Scene change – Yoobee store

Apple makes them send in the broken charger before they will send out a new one, “That’s the rule they give us”. Apple won’t just take their word that the charger is broken. Having no charger is worse than having one that works intermittently. Yoobee checked if they had any ones they could loan me, but they didn’t. I didn’t ask why they couldn’t just give me one off the shelf, pick your battles and all, you know?

Unsurprisingly they say about broken chargers that “we do deal with these all the time.”

TO THE CAAAAARRRRR.

Scene change – the car park

I ring Apple from the car and get the same supervisor.

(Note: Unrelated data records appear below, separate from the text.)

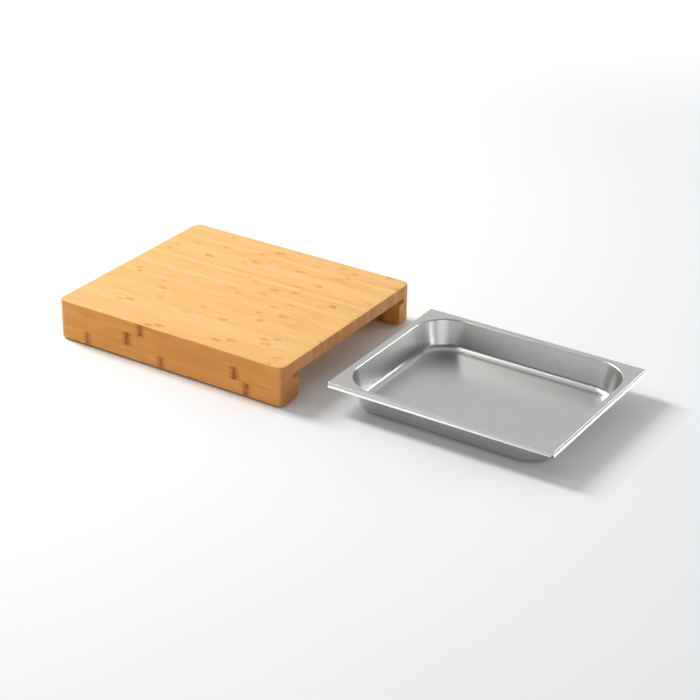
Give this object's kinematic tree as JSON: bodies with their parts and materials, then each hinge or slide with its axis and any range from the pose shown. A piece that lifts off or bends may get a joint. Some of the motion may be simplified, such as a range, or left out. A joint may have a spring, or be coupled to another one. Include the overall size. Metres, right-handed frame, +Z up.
{
  "type": "cutting board with slide-in tray",
  "caption": "Bamboo cutting board on two side rails, with a shallow stainless steel tray that slides into grooves under the work top from its open end.",
  "frame": {"origin": "on the table, under the middle of the box round the board and the drawn-out tray", "axes": "+X along the board and out of its open end, the way the tray is drawn out; +Y across the board to its back rail; +Z up"},
  "size_m": [0.736, 0.316, 0.058],
  "materials": {
    "bamboo": "oiled bamboo strips, satin, with darker knuckle marks",
    "tray_steel": "satin stainless steel, polished at the bends",
    "foot_rubber": "matt black rubber"
  },
  "bodies": {
    "board": {"top_panel": "bamboo", "front_rail_upper": "bamboo", "front_rail_lower": "bamboo", "back_rail_upper": "bamboo", "back_rail_lower": "bamboo", "foot_front_left": "foot_rubber", "foot_front_right": "foot_rubber", "foot_back_left": "foot_rubber", "foot_back_right": "foot_rubber"},
    "tray": {"tray": "tray_steel"}
  },
  "joints": [
    {"name": "tray_slide", "type": "slide", "parent": "board", "child": "tray", "axis": [1, 0, 0], "range_m": [-0.378, 0]}
  ]
}
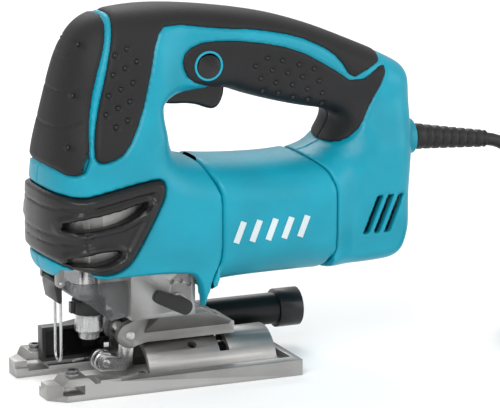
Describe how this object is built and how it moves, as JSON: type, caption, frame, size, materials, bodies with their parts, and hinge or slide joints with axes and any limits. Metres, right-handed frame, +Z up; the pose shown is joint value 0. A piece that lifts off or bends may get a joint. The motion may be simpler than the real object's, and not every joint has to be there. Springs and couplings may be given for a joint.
{
  "type": "jigsaw",
  "caption": "Corded jigsaw with a D-handle, clamshell housing over a motor barrel, roller-backed plunger, tilting sole plate, dust nozzle and mains lead.",
  "frame": {"origin": "middle of the sole plate's length and width, on the sole, which is the surface the tool stands on", "axes": "+X from the blade to the cord, +Y to the tool's right-hand side, +Z up along the plunger"},
  "size_m": [0.3805, 0.124, 0.2079],
  "materials": {
    "shell_plastic": "satin moulded glass-filled nylon, blue-green",
    "bumper_plastic": "satin black moulded plastic",
    "grip_rubber": "fine-grained soft overmould",
    "cast_metal": "sand-blasted die casting",
    "steel": "ground steel",
    "dark_plastic": "smooth black plastic",
    "board": "potted circuit board",
    "laminations": "varnished laminations",
    "copper": "enamelled copper",
    "bronze": "sintered bronze",
    "felt": "oiled felt",
    "clear_plastic": "smoky clear polycarbonate",
    "cord_rubber": "smooth rubber"
  },
  "bodies": {
    "housing": {"housing_left": "shell_plastic", "housing_right": "shell_plastic", "motor_housing": "shell_plastic", "front_bumper": "bumper_plastic", "nose_grip": "grip_rubber", "handle_grip": "grip_rubber", "palm_grip_left": "grip_rubber", "palm_grip_right": "grip_rubber", "gear_case": "cast_metal", "gear_case_cover": "cast_metal", "case_screws": "steel", "housing_screws": "steel", "shoe_bracket": "cast_metal", "retainer_pin": "steel", "guard_wire": "steel", "lever_pin": "steel", "trigger_pin": "steel", "switch_body": "dark_plastic", "control_board": "board", "cord_clamp": "dark_plastic", "stator_core": "laminations", "field_coils": "copper", "brush_holders": "dark_plastic", "carbon_brushes": "laminations", "brush_springs": "steel", "front_bearing": "steel", "rear_bearing": "steel", "gear_axle": "steel", "plunger_bushes": "bronze", "plunger_seal": "felt", "shoe_bolt": "steel", "shoe_clamp_plate": "steel", "cord_gland": "shell_plastic", "cord_guard": "cord_rubber", "cord_run": "cord_rubber", "cord_coil": "cord_rubber", "cord_plug": "cord_rubber"},
    "armature": {"armature_shaft": "steel", "armature_core": "laminations", "armature_windings": "copper", "commutator": "copper", "cooling_fan": "dark_plastic", "pinion": "steel"},
    "crank": {"crank_gear": "steel", "crank_pin": "steel"},
    "plunger": {"plunger_rod": "steel", "plunger_yoke": "steel", "blade_clamp": "steel"},
    "sleeve": {"clamp_sleeve": "dark_plastic"},
    "release_lever": {"release_lever": "bumper_plastic"},
    "dust_cover": {"dust_cover": "clear_plastic"},
    "trigger": {"trigger": "dark_plastic"},
    "lock_button": {"lock_button": "dark_plastic"},
    "orbital_lever": {"orbital_lever": "bumper_plastic"},
    "retainer": {"retainer_arm": "cast_metal", "roller_axle": "steel"},
    "roller": {"roller": "steel"},
    "shoe": {"shoe": "cast_metal", "fence_screws": "steel", "dust_nozzle": "bumper_plastic"}
  },
  "joints": [
    {"name": "armature_spin", "type": "hinge", "parent": "housing", "child": "armature", "pos_m": [0, 0, 0.087], "axis": [1, 0, 0], "continuous": true},
    {"name": "crank_spin", "type": "hinge", "parent": "housing", "child": "crank", "pos_m": [0, 0, 0.115], "axis": [1, 0, 0], "continuous": true},
    {"name": "plunger_stroke", "type": "slide", "parent": "housing", "child": "plunger", "axis": [0, 0, 1], "range_m": [-0.005, 0.021]},
    {"name": "sleeve_twist", "type": "hinge", "parent": "plunger", "child": "sleeve", "pos_m": [-0.038, 0, 0.04], "axis": [0, 0, 1], "range_deg": [0, 60], "stiffness_Nm_per_rad": 0.05},
    {"name": "release_lever_swing", "type": "hinge", "parent": "housing", "child": "release_lever", "pos_m": [-0.059, 0, 0.0595], "axis": [0, 1, 0], "range_deg": [0, 55]},
    {"name": "dust_cover_lift", "type": "slide", "parent": "housing", "child": "dust_cover", "axis": [0, 0, 1], "range_m": [0, 0.0095]},
    {"name": "trigger_squeeze", "type": "hinge", "parent": "housing", "child": "trigger", "pos_m": [0.006, 0, 0.163], "axis": [0, -1, 0], "range_deg": [0, 8], "stiffness_Nm_per_rad": 0.8},
    {"name": "lock_button_press", "type": "slide", "parent": "housing", "child": "lock_button", "axis": [0, 1, 0], "range_m": [0, 0.003], "stiffness_N_per_m": 300},
    {"name": "orbital_lever_turn", "type": "hinge", "parent": "housing", "child": "orbital_lever", "pos_m": [0.0035, -0.03, 0.046], "axis": [0, 1, 0], "range_deg": [0, 105]},
    {"name": "retainer_swing", "type": "hinge", "parent": "housing", "child": "retainer", "pos_m": [-0.019, 0, 0.026], "axis": [0, 1, 0], "range_deg": [0, 5], "stiffness_Nm_per_rad": 0.6},
    {"name": "roller_spin", "type": "hinge", "parent": "retainer", "child": "roller", "pos_m": [-0.0306, 0, 0.0102], "axis": [0, 1, 0], "continuous": true},
    {"name": "shoe_tilt", "type": "hinge", "parent": "housing", "child": "shoe", "pos_m": [0, 0, 0], "axis": [1, 0, 0], "range_deg": [-45, 0]}
  ],
  "couplings": [
    {"joint": "crank_spin", "follows": "armature_spin", "ratio": -0.23529}
  ]
}
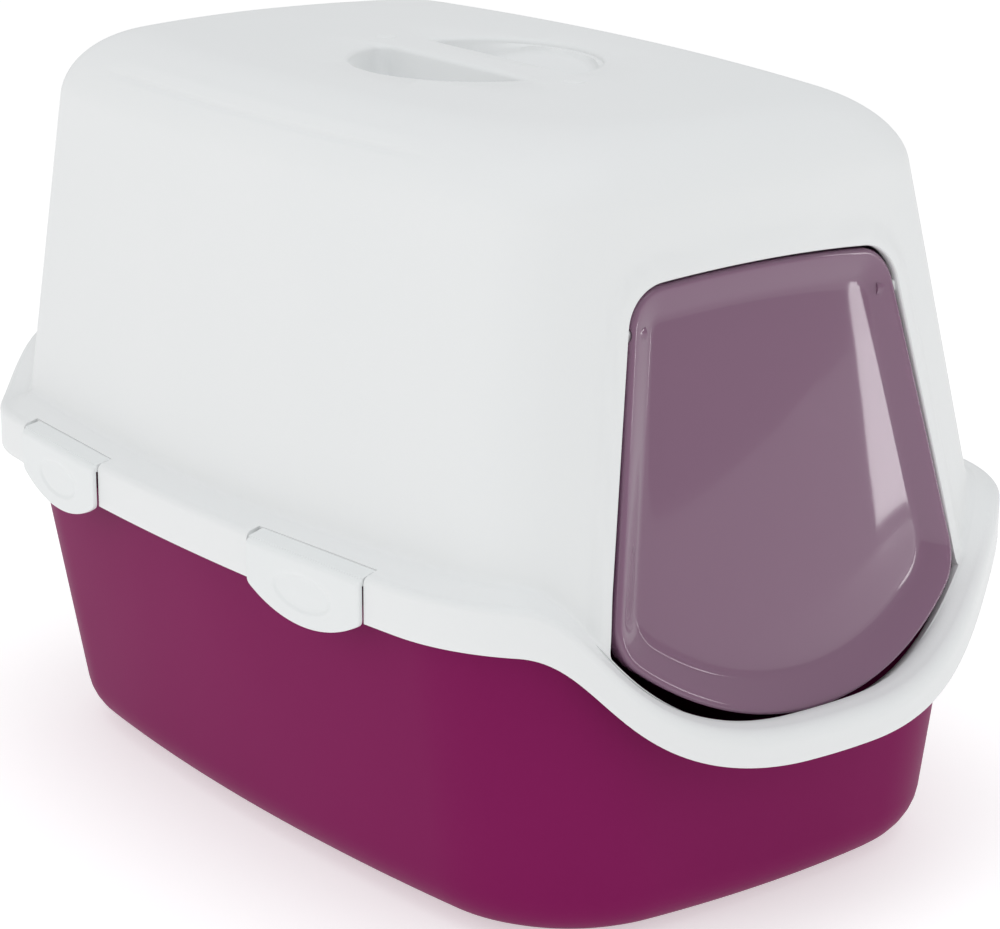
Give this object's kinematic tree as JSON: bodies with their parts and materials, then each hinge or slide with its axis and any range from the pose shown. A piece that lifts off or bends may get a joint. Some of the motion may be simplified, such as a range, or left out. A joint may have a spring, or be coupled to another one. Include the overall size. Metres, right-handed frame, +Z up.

We have a 36 minute conversation which basically consists of me complaining about the ridiculous policy (Apple says it’s Yoobee’s, Yoobee says it’s Apple’s. I side with Yoobee) of not being able to keep a semi-working charger while waiting for the new one and the rep trying to make me feel bad because he gave me an exception to the out of warranty policy for a charger that isn’t even properly broken (like giving away a charger is such a rare event, if the charger wasn’t so poorly designed I wouldn’t need a new one after 18 months, but battles). Apparently the free charger was because their product lasted 12 months so I didn’t need to get anything fixed during my warranty, and not because of known product flaws.

The conversation ends with me inside the store again having a speakerphone conversation with the rep and a Yoobee Apple tech.

I kept the charger. A new one is coming in on Wednesday for me. Also, Yoobee texts you with updates on your case. Technology.

<3 Yoobee. Not so much <3 for Apple.